Canadian Anthropology Society (CASCA)
Oral Presentation Session
Communities in resource-rich regions are constantly surrounded by the “buzz” of resource extraction. What is often stressed in public discourse is that activities accompanying oil and gas, mining, forestry, and hydroelectricity projects will bring economic benefits. Increasingly, public attention is directed towards the accompanying environmental risks and social burdens. Both framings assume the project will go forward. But communities experience a range of impacts before construction begins, even when projects never become operational. Impacts might be material (employment, income, housing costs); discursive (public debates and private conversations about potential benefits and risks); experiential (psychosocial stresses, community tension, and solidarity work); temporal (the opportunity cost to municipal, provincial, and First Nations governments in responding to project proposals); and imaginative (individual, household, and community planning based on one industry to the exclusion of others). This paper reports on the social impacts of the pre-operational phase of a highly publicized liquefied natural gas (LNG) processing plant and export terminal in northwestern British Columbia (Canada).
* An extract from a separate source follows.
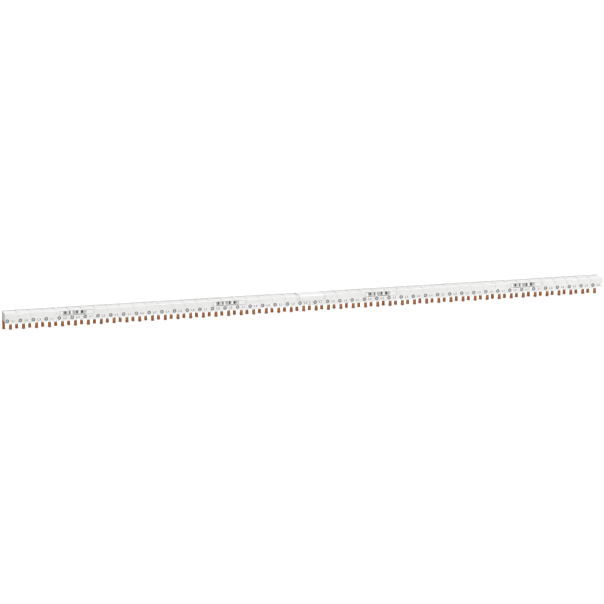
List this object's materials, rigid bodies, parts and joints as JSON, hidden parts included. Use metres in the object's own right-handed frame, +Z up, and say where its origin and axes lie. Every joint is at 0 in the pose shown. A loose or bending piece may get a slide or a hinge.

The remote town of Kitimat has experienced resource booms and busts since the town was constructed to house workers for an aluminum smelter in the 1950s. Today, Kitimat has been experiencing the “buzz” of a prospective LNG industry for almost a decade. The C$40 billion LNG Canada terminal is expected to bring 7,500 jobs, C$94 million in taxes, and C$8 billion in goods and services, just in the construction phase alone. What impacts have emerged during the time between project proposal and construction and operations?